我们三个男知青,居住在一户社员家的东屋。可能是屋子过大,显得特别的空旷。也不知道怎么搞的,炕就是不好烧。每天晚上烧炕时总是倒烟,呛得我们直咳嗽,还一个劲儿的淌眼泪。记得最冷的那些日子,我们睡着凉炕。即使穿着秋衣秋裤,戴着棉帽子睡,也冻得直打哆嗦,半宿半宿地睡不着觉。冷到什么程度呢?这么说吧,晚上放一盆水,第二天早起,盆里的水就冻成了冰坨,屋里的地甚至都冻得裂了缝。说是住在屋子里,其实比住在外面没什么区别。为了彻底解决这个问题,我们决定自己动手修炕。经过一天的忙活,弄得我们一个个灰头土脸终于修完了。但烧炕时仍然不好烧,照样倒烟,照样把我们熏得直淌眼泪。这下我们真的犯愁了,总不能这样熬下去,挨一冬的冻吧。

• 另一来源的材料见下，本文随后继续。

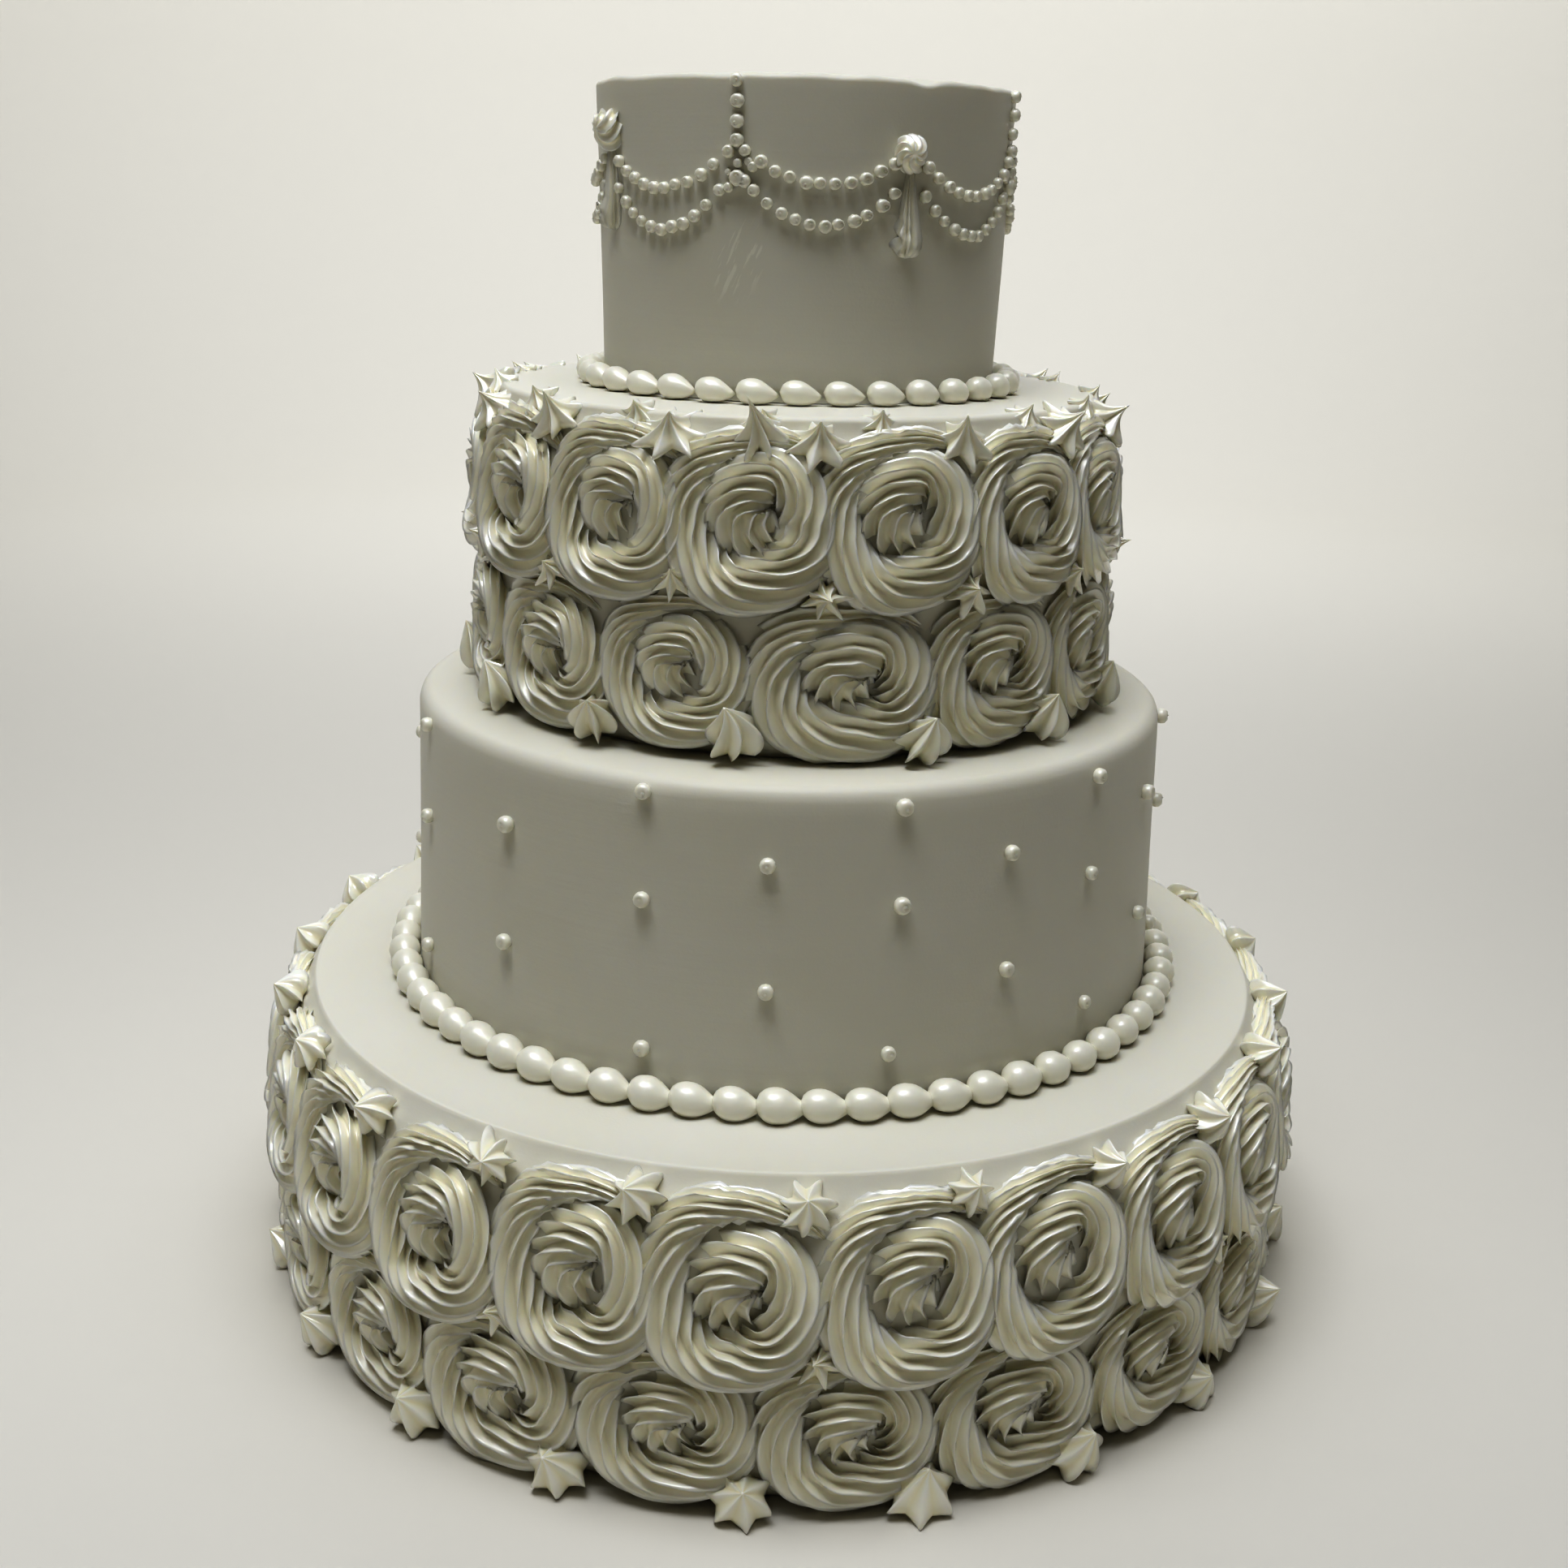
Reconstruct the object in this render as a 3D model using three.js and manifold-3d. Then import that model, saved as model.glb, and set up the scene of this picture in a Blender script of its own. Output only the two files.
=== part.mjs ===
// A four-tier wedding cake, iced in ivory buttercream.
// Two smooth tiers dotted with pearls alternate with two tiers that are covered in piped rosettes.
// Millimetres, +Z up. The origin is at the middle of the underside, and the front faces -Y.

import * as THREE from 'three';
import { mergeVertices } from 'three/addons/utils/BufferGeometryUtils.js';
import Module from 'manifold-3d';

const wasm = await Module();
wasm.setup();

const DEGREE = Math.PI / 180;
const SEAT_GAP = 0.3; // clearance between two pieces that touch
const MERGE_DISTANCE = 1e-3;

// The four iced tiers, from the bottom up. The smooth ones taper a little and have soft rims.
const TIERS = [
  { bottomRadius: 212, topRadius: 212, height: 131, rim: 3, crown: 0 },
  { bottomRadius: 162, topRadius: 158, height: 124.5, rim: 9, crown: 0 },
  { bottomRadius: 122, topRadius: 122, height: 124.5, rim: 3, crown: 0 },
  { bottomRadius: 79.5, topRadius: 82.5, height: 114, rim: 4, crown: 4 },
];
const [TIER_1, TIER_2, TIER_3, TIER_4] = TIERS;
const TIER_SIDES = 32;
const CRISP_RIM = 5; // a rim no rounder than this is a plain bevel

// Rows of piped rosettes. firstAngle is where the row starts, in degrees from the front towards +X.
// A row with a closingStep leaves that wider step where its last rosette meets its first.
const TIER_1_UPPER_ROW = {
  count: 23, firstAngle: -3.6, height: 88.5, halfWidth: 33.5, halfHeight: 36, rope: 16.5, lift: 2, seed: 100,
};
const TIER_1_LOWER_ROW = {
  count: 21, firstAngle: 7.2, height: 33.5, halfWidth: 32.5, halfHeight: 32.5, rope: 15.5, lift: 0, seed: 200,
};
const TIER_3_UPPER_ROW = {
  count: 15, firstAngle: -6.8, height: 87, halfWidth: 31.5, halfHeight: 32, rope: 13, lift: 1, seed: 300,
};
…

真是天无绝人之路,那个叫王德的同学许是头脑中灵光闪现。他说:“咱也别瞎忙活了,干脆在炕前边凿三个炕洞,自己烧自己的。”他的这一倡议立即获得全票通过,郝富良更是兴奋的直蹦高。这回我们是有活干了,每天晚上一人一捆柴禾,往自己的炕洞里一个劲儿的烧,唯恐自己的那片领土不热。烧着烧着,突然闻到一股糊巴味儿。我喊道:“别烧了,怎么一股糊巴味儿啊?”我赶紧掀开自己的褥子,惊呼道:“你们就知道使劲儿烧,把我的毛毯都烧糊巴了。”我满怀委屈的埋怨他们俩。可知,那可是我下乡时,家里花7元多钱给我买的啊!
那时,也不知道出于什么原因,我们还养了一只哈巴狗,很是招人喜欢。每天烧炕时,它都会很乖巧的趴在旁边看我们烧炕。不然,就是它也感到冷,趴在炕洞前取暖。
每天早晨出工,它都会恋恋不舍的到门口送我们,直到看不到我们的身影为止。而收工回来,它则在门口虔诚的欢迎我们归来,仿佛我们是凯旋而归的战士。吃饭的时候,它会挨个的看我们。我们知道它摇晃着尾巴,在可怜巴巴的向我们乞食。其实,每次吃饭都会喂它,怎么能让它饿着呢?只是那时候生活困难,实在没有什么好吃的给它,心里也觉得挺亏待它似的。唉,这只哈巴狗和我们一起苦熬着那段艰苦的岁月。
后来,这只哈巴狗死了,死在那个寒冷的冬天,这让我们三个难过了好些日子。我们心里想,哈巴狗可能也很怕冷,因此经常趴在炕洞前取暖。到了下半夜,炕洞里已经没有了多少热量,它会钻到炕洞里面去,可能它太困的缘故,被未燃尽的柴禾烧死了。也难怪,天实在是太冷了。人尚勉强度过这样的寒冷天气,何况哈巴狗乎?
那只可怜的哈巴狗,在那些艰苦的日子里,陪伴我们度过了一段难忘的岁月。之所以会常常想起它,是因为它曾经带给我们许多的欢乐与愉悦。